I did it 20 years ago. Could easily start today and do it again.
I'm not saying it can't be done. But the cost of living has far outpaced what people earn these days. And financing a mortgage isn't the devil. Factoring in what you pay for rent, vs putting that same exact money towards a mortgage, the mortgage wins every time. Because at the end of that I'll own a house. Paying rent gets me nothing in the end.
 
But you're not factoring in rent. If you aren't financing a house, where are you living while you save up for the house? You're already making those payments every month, but in one scenario it's money you're throwing away and never getting back. In my scenario it's equity in a home I'll own.
Also, if you haven't paid collision in over 40 years, that means you've had way more years to save. Of course you should be completely debt free by then. :lol:
But comparing yourself to somebody just entering the work force or that still has 40 years to retirement isn't the same thing. In your example, somebody in their early 20's would be paying rent for 15-20 years before you could buy a house cash. That's literally over $120k in rent money you paid because you didn't want to finance a house. That makes absolutely no sense from a financial standpoint.

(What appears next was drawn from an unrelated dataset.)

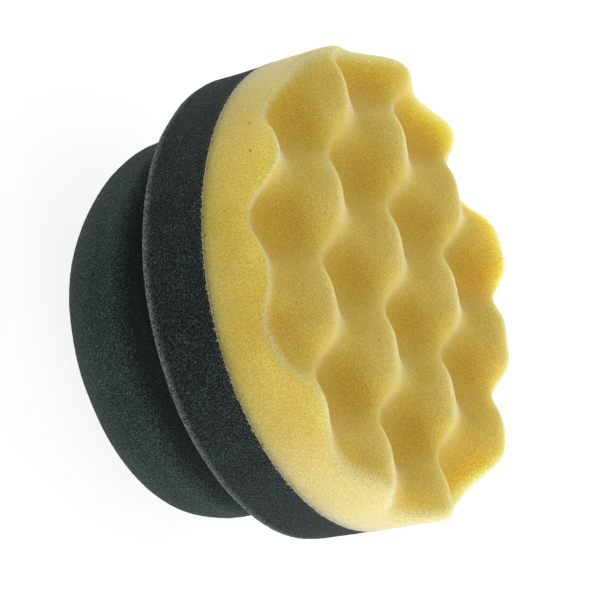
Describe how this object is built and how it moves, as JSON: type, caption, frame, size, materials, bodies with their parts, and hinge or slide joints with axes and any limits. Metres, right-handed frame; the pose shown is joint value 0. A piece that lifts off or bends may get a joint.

Absolutely, buy over renting. Just buy, with enough money down, in a growing area with decent market, and try to predict what the value will look like when you would be selling. If you buy today, and sell the house in 5 years, at the same price that you bought it at, you're not out anything because you'd have been renting the entire time and you'd have a little equity to show for it as long as you didn't sink tons into repairs/upgrades.
Or you could buy then sell in 15 years, and the house appreciates $150k, and you have equity + profit, or you could sell in 15 years and take a $150k loss because you sold in a "2009" economy.